In the discussion below I am only referring to requests that did
*not* start a new server instance, I'm comfortable with the fact that
timings on these are all over the place. It's the standard request
processing I am looking at. I'm using python and initiating requests
from the UK.

It was recently announced that app engine log timings now include
latency, and I think I can see that in my apps logs. As a general
rule, I try to keep the real-time activity of a single request below
100ms. I judge whether I am achieving that based on the time between
my app's 'Request Received' log message, and it's 'Sending Response'
log message.

One problem with this approach is that quite often I am seeing the
total time on these requests up around 700 - 800 ms or more. The
first thing to note is that sometimes the difference between the time
on Google's log header and my 'Request Received' log message is over
500ms. e.g.

07-28 02:08AM 26.148 /MyURL 200 793ms 127cpu_ms 30api_cpu_ms 3kb <user
agent & headers & stuff>
a.b.c.d - - [28/Jul/2010:02:08:26 -0700] "GET /MyURL HTTP/1.1" 200
3646 "http:/my-app.appspot.com/" <user agent & headers & stuff> "my-
app.appspot.com" ms=793 cpu_ms=128 api_cpu_ms=31 cpm_usd=0.004105
pending_ms=428

07-28 02:08AM 26.579 Handling Request...
...
07-28 02:08AM 26.662 Sending Response...

So it looks like the 'pending_ms' in the header measures this,
although this attribute is not always present in the log headers. Is
the occurrence of this something that we should expect fairly often
going forward? Is the size of this number something that Google is
trying to reduce? It's a huge number for a web server.
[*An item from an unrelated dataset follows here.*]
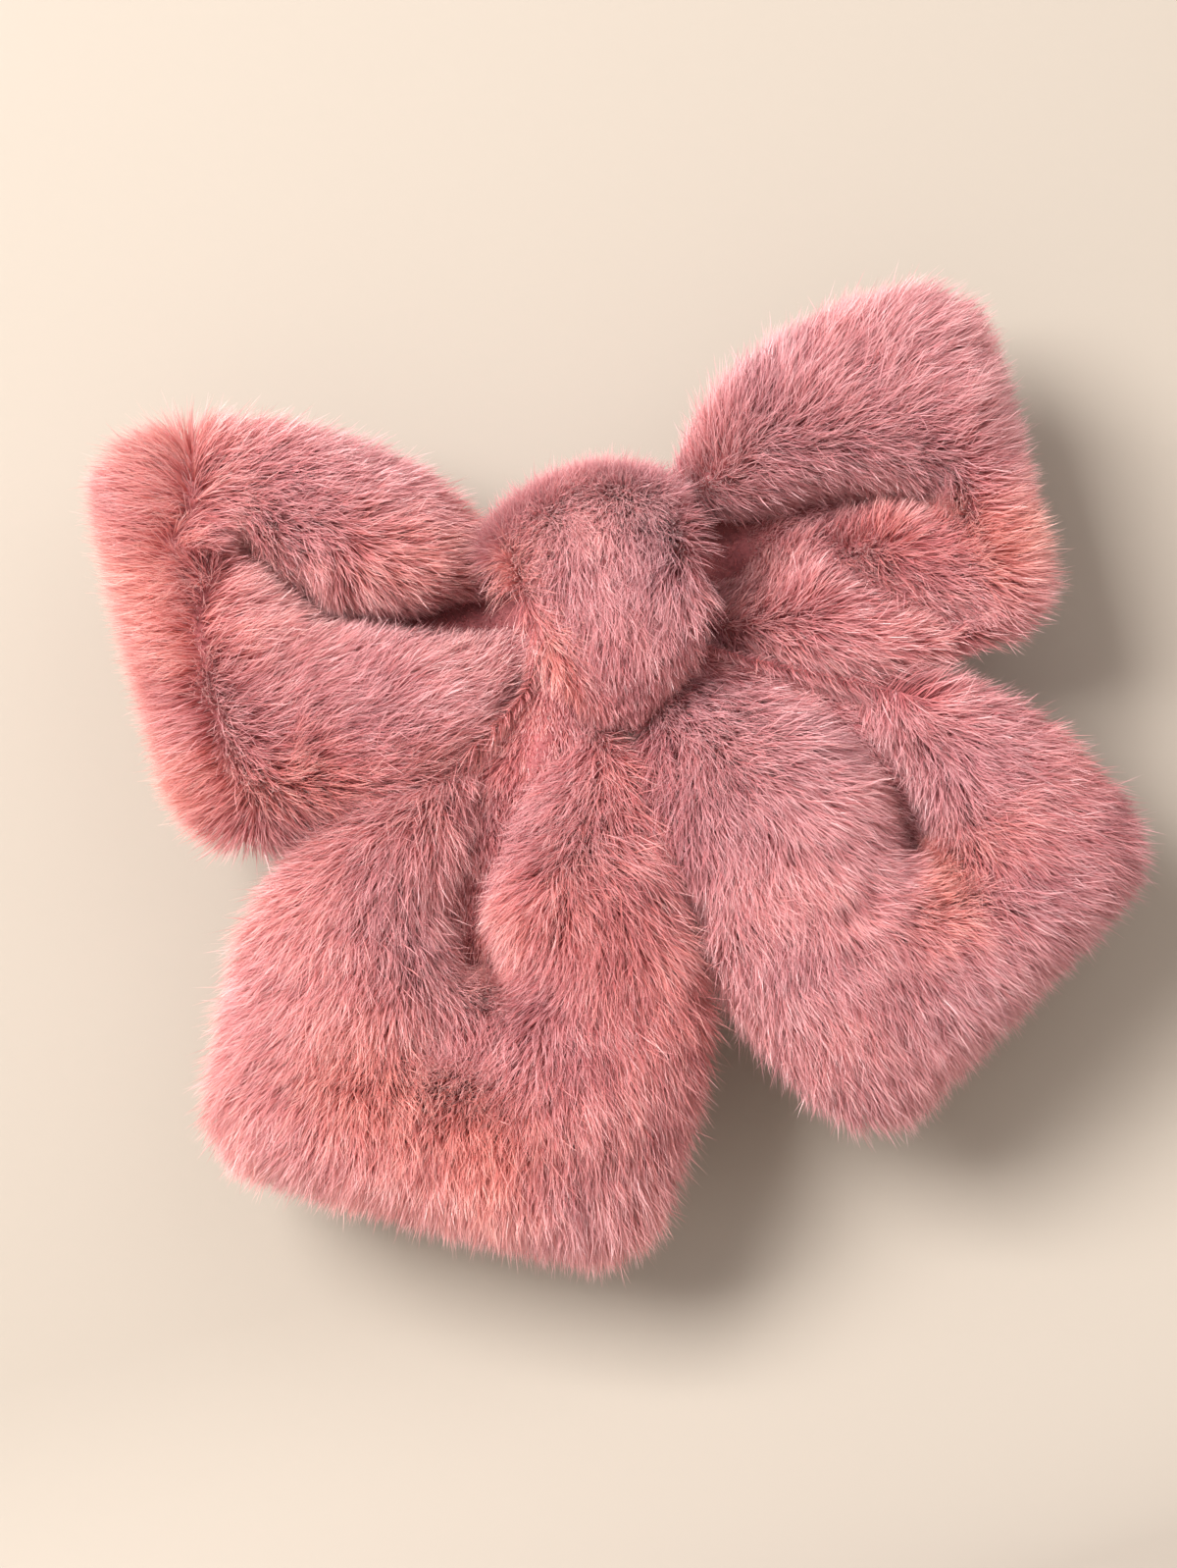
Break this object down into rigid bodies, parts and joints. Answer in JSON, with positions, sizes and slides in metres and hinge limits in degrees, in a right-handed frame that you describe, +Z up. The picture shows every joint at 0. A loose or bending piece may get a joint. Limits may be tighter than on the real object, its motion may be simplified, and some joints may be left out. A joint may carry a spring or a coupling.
{
  "type": "hair bow clip",
  "caption": "Plush faux-fur hair bow with stuffed loops and tails and a wrapped knot, sewn to a hinged spring clip with squeeze-to-open latch wings.",
  "frame": {"origin": "middle of the gap in which the closed clip holds the hair", "axes": "+Z up as the bow is worn, -Y out of the bow's face, +Y towards the hair and the head, +X along the clip from its hinge to its catch"},
  "size_m": [0.1412, 0.0426, 0.1301],
  "materials": {
    "fur_cloth": "long-pile plush fur, dusty rose",
    "fibre_filling": "loose polyester fibre",
    "felt": "pressed felt, matte",
    "thread": "twisted sewing thread",
    "nickel_steel": "nickel-plated, polished",
    "spring_steel": "bare spring steel, satin"
  },
  "bodies": {
    "bow": {"loops_cover": "fur_cloth", "left_tail_cover": "fur_cloth", "right_tail_cover": "fur_cloth", "knot_wrap": "fur_cloth", "left_loop_filling": "fibre_filling", "right_loop_filling": "fibre_filling", "left_tail_filling": "fibre_filling", "right_tail_filling": "fibre_filling", "waist_thread": "thread", "left_tail_thread": "thread", "right_tail_thread": "thread", "clip_stitch_1": "thread", "clip_stitch_2": "thread", "clip_stitch_3": "thread", "clip_stitch_4": "thread", "felt_pad": "felt", "clip_plate": "nickel_steel", "hinge_pin": "nickel_steel", "catch_rivet_1": "nickel_steel", "catch_rivet_2": "nickel_steel", "catch_base": "spring_steel"},
    "arm": {"clasp_arm": "nickel_steel"},
    "leaf": {"tension_leaf": "spring_steel"},
    "upper_wing": {"upper_latch_wing": "spring_steel"},
    "lower_wing": {"lower_latch_wing": "spring_steel"}
  },
  "joints": [
    {"name": "arm_hinge", "type": "hinge", "parent": "bow", "child": "arm", "pos_m": [-0.03, 0, 0], "axis": [0, 0, 1], "range_deg": [0, 100]},
    {"name": "leaf_flex", "type": "hinge", "parent": "bow", "child": "leaf", "pos_m": [-0.0255, -0.00625, 0], "axis": [0, 0, 1], "range_deg": [0, 6], "stiffness_Nm_per_rad": 0.2},
    {"name": "upper_wing_squeeze", "type": "hinge", "parent": "bow", "child": "upper_wing", "pos_m": [0.027, -0.0057, 0.0032], "axis": [-1, 0, 0], "range_deg": [0, 5], "stiffness_Nm_per_rad": 0.001},
    {"name": "lower_wing_squeeze", "type": "hinge", "parent": "bow", "child": "lower_wing", "pos_m": [0.027, -0.0057, -0.0032], "axis": [1, 0, 0], "range_deg": [0, 5], "stiffness_Nm_per_rad": 0.001}
  ],
  "couplings": [
    {"joint": "lower_wing_squeeze", "follows": "upper_wing_squeeze", "ratio": 1}
  ]
}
The second question is the difference between the total (793ms) and
the log numbers. 26.148 -> 26.662 = 514ms, so there's 279ms I'm
trying to understand the cause of - its worth knowing too because it
represents about 300% of my actual request handling time. Sometimes
this difference is as low as 20ms (for a similarly sized response), so
it would appear to be something in google's infrastructure rather than
raw network latency. What sort of things are we looking at here?
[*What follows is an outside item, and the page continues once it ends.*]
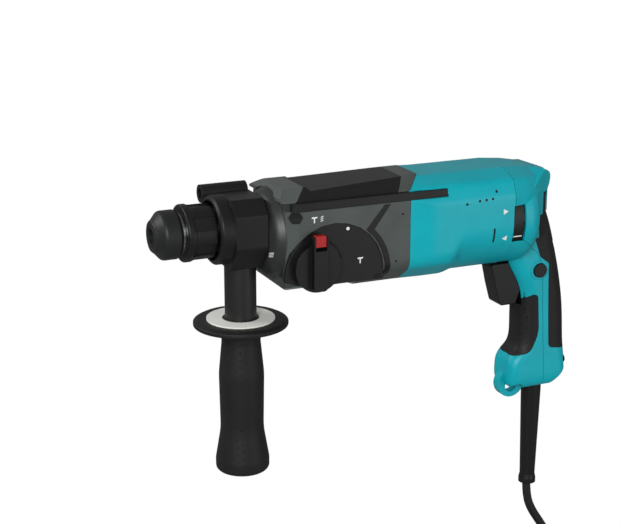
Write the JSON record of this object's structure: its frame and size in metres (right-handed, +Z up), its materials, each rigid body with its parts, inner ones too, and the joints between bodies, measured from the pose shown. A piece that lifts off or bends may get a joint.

I guess I'm asking this stuff because I've made a fair effort to
reduce the request processing times on my app, but apart from billing
advantages (user experience is far more important), this is largely
irrelevant in the face of such huge overhead. Is the size of this
overhead something that google considers important to reduce - is it
something you think can be reduced in the future, or should we expect
requests to often incur 700%+ overhead on a warm server?

I recognise that google would appear to be doing well here -
http://www.infoq.com/news/2010/07/Benchmarking-5-Cloud-Platforms,
although the tests seem to be for static files, which I agree are
served very quickly. It would be interesting to see the numbers for
actual app requests to these platforms. I can see people consuming
that graph and thinking 'Wow, my app's gonna fly on app engine'.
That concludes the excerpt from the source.